Regidos por ritmos silenciosos, perceptíveis apenas através da aguçada percepção dos mansos sismos que as patas felinas imprimem ao andar sobre a terra vermelha, seus já ocorrentes Intervalos apresentam-se reformulados por novas inquietações e experimentações em encáustica. Neles, pinta corpos verticais – similares aos dormentes de madeira que o artista utiliza em suas esculturas de grandes dimensões – em repetição intervalada no horizonte, agora com larguras e espaçamentos regulares. Dentro desses corpos que se repetem mesmo em suas diferenças, percebem-se as acuradas pinceladas verticais com que Trevisan orienta não somente as cores, mas as relações com a luz através da fatura da pintura. As cerdas do pincel modelam minúsculos montes e vales de tinta a óleo que se assemelham às singulares ranhuras das madeiras, cicatrizes dos dormentes de suas esculturas, ou à textura cintilante dos pelos no dorso de um tigre banhado pelo luar prateado.

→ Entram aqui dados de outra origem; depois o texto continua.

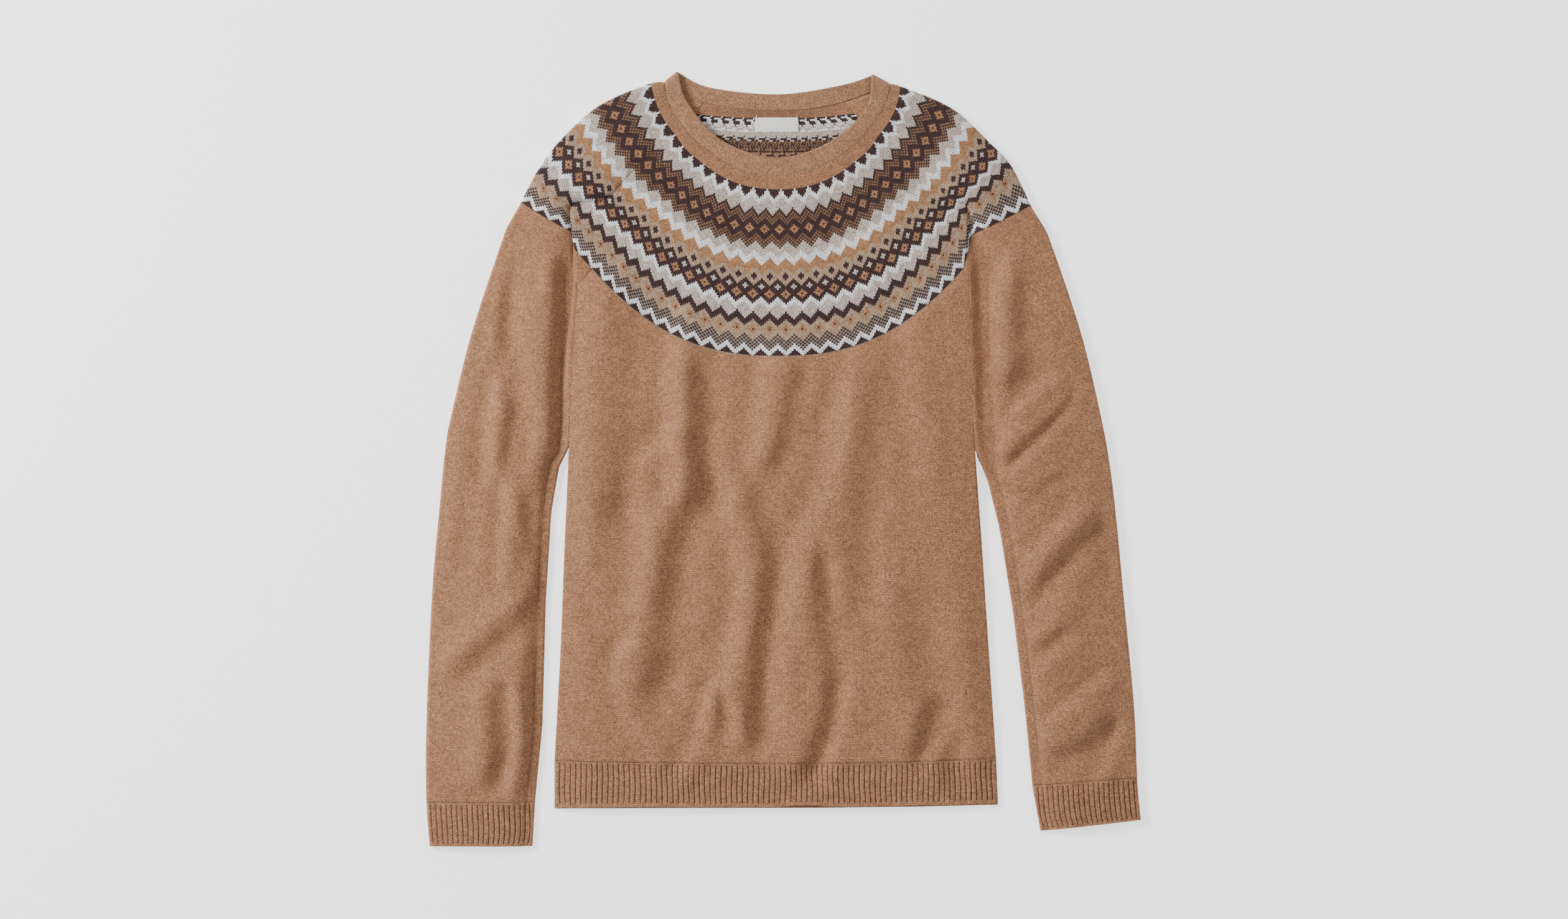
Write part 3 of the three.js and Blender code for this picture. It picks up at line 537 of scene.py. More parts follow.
# %% Fabric
class Fabric:
    """Points, faces, yarns and stitch coordinates of one piece of cloth."""

    def __init__(self):
        self.points, self.stitches, self.raised = [], [], []
        self.faces, self.yarns, self.sides = [], [], []
        self.count = 0

    def put(self, points, stitches, raised=None):
        """Adds points and returns their numbers in the same shape."""
        shape = points.shape[:-1]
        self.points.append(points.reshape(-1, 3))
        self.stitches.append(stitches.reshape(-1, 2))
        raised = np.zeros(points.shape) if raised is None else raised
        self.raised.append(raised.reshape(-1, 3))
        numbers = self.count + np.arange(int(np.prod(shape))).reshape(shape)
        self.count += numbers.size
        return numbers

    def fill(self, numbers, yarns=CAMEL, side=0, turned=False):
        """Fills a grid with four-sided faces."""
        a, b = numbers[:-1, :-1], numbers[1:, :-1]
        c, d = numbers[1:, 1:], numbers[:-1, 1:]
        quads = np.stack([a, b, c, d], -1).reshape(-1, 4)
        self.faces += (quads[:, ::-1] if turned else quads).tolist()
        self.yarns += np.broadcast_to(yarns, a.shape).ravel().tolist()
        self.sides += [side] * len(quads)

    def zip_rows(self, one, other, yarns=CAMEL, side=0, turned=False):
        """Fills between two lines of points that follow the same course.

        yarns may hold one yarn for each step of the first line."""
        yarns = np.broadcast_to(yarns, len(one) - 1)
        points = np.concatenate(self.points)
        lines = [running(points[ids]) for ids in (one, other)]
        p, q = (line / max(line[-1], 1e-9) for line in lines)
        i = j = 0
        while i < len(one) - 1 or j < len(other) - 1:
            if j == len(other) - 1 or (i < len(one) - 1 and p[i + 1] <= q[j + 1]):
                face = [int(one[i]), int(other[j]), int(one[i + 1])]
                i += 1
            else:
                face = [int(one[i]), int(other[j]), int(other[j + 1])]
                j += 1
            self.faces.append(face[::-1] if turned else face)
            self.yarns.append(int(yarns[min(i, len(one) - 2)]))
            self.sides.append(side)

    def mesh(self, name):
        """A Blender mesh, in metres."""
        made = bpy.data.meshes.new(name)
        made.from_pydata((np.concatenate(self.points) * MM).tolist(), [], self.faces)
        sizes = [len(face) for face in self.faces]
        corners = np.concatenate([np.array(face) for face in self.faces])
        colours = made.color_attributes.new("yarn", "FLOAT_COLOR", "CORNER")
        colours.data.foreach_set("color", np.repeat(YARN_COLOURS[self.yarns], sizes, axis=0).ravel())
        layer = made.uv_layers.new(name="stitch")
        layer.data.foreach_set("uv", np.concatenate(self.stitches)[corners].ravel())
        raised = made.attributes.new("raised", "FLOAT_VECTOR", "POINT")
        raised.data.foreach_set("vector", np.concatenate(self.raised).ravel())
        made.polygons.foreach_set("material_index", self.sides)
        made.polygons.foreach_set("use_smooth", [True] * len(self.faces))
        return made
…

O silêncio, a disciplina e a busca de um pensamento limpo materializam-se no processo de pintura que utiliza o tempo como material elementar: cada trabalho tem em torno de trinta camadas sobrepostas, da preparação à velatura final, com dias de intervalo de secagem entre cada demão. O cuidado também é praticado na madeira cautelosamente posta, compondo um elemento tridimensional que nega ser moldura, ao passo que acentua o peso da obra e reitera sua introspecção. Como um devoto que comparece diariamente ao mesmo templo, Trevisan desenvolve, a partir da repetição, um método de pintura que continuamente se esmera, adentrado na selva, embrenhado na fatura.

Em meio a trabalhos noturnos, surgem pinturas sobre papel, também apresentadas pela primeira vez. A decisão do contraste sobre uma superfície clara e porosa, oposta ao que usualmente produz, apresenta-se como uma expansão de uma gramática visual pelo seu inverso, de um complemento pela oposição. Enquanto os Intervalos indagam sobre a capacidade do material conter luz, ou estar ativo para a interação com ela, os papéis inquirem sobre o desvanecimento de uma luz já ausente, de uma penumbra rasante. Não solicitam ao observador um deslocamento em torno da obra a desvelar suas múltiplas possibilidades de diálogos luminosos, como o tigre que circunda e vigia a presa, mas se aproximam de rastros de uma fotografia elementar, focada em registrar o movimento da luz durante um breve instante. Deixam-nos com o enigma da intersecção da densa tinta a óleo preta com o papel extremamente leve, como o inaudível andar felino mesmo com pisadas firmes. As formas espectrais, difusas e arrastadas corroboram tal efeito: sombras por onde escorre o dia e adentra o luar granulado, frestas de luz que queimam e desbotam uma superfície. Nesses trabalhos, Trevisan propõe uma velatura que não sela pintura nenhuma, senão o próprio suporte – ou mesmo a própria luz.

A insistência de Trevisan em argumentar sobre silêncio, tempo e luz através da matéria é como a do tigre que doma a sua própria inquietude, em eterna mudança. Põe-se totalmente presente por estar meditativo, onde a troca silenciosa ocorre através do olhar e a linguagem corre em sensível mudez. Antes impenetrável, agora vulnerável, o tigre espera atenta e respeitosamente o tempo intransponível das coisas, assistindo suas transformações à espreita, à meia-luz. Congrega força e leveza ao se firmar perante a luz que cega e a escuridão que avança sem medo. Embalado por canções de renovação, revela suas memórias ainda não construídas, tão reais quanto seu dorso, cuja sinuosidade convida o afagar da mão. Ver o silêncio agudo e tocar a luz doce é ter a mente clara como o prado.

 

Mateus Nunes

Curador

 

 

Nota: O título da exposição é uma citação-homenagem ao filósofo paraense Benedito Nunes (1929-2011), em livro homônimo publicado em 1969. Nunes se refere a um estado oscilante da cultura ocidental assente sobre alicerces instáveis ilustrando-o como o dorso de um tigre.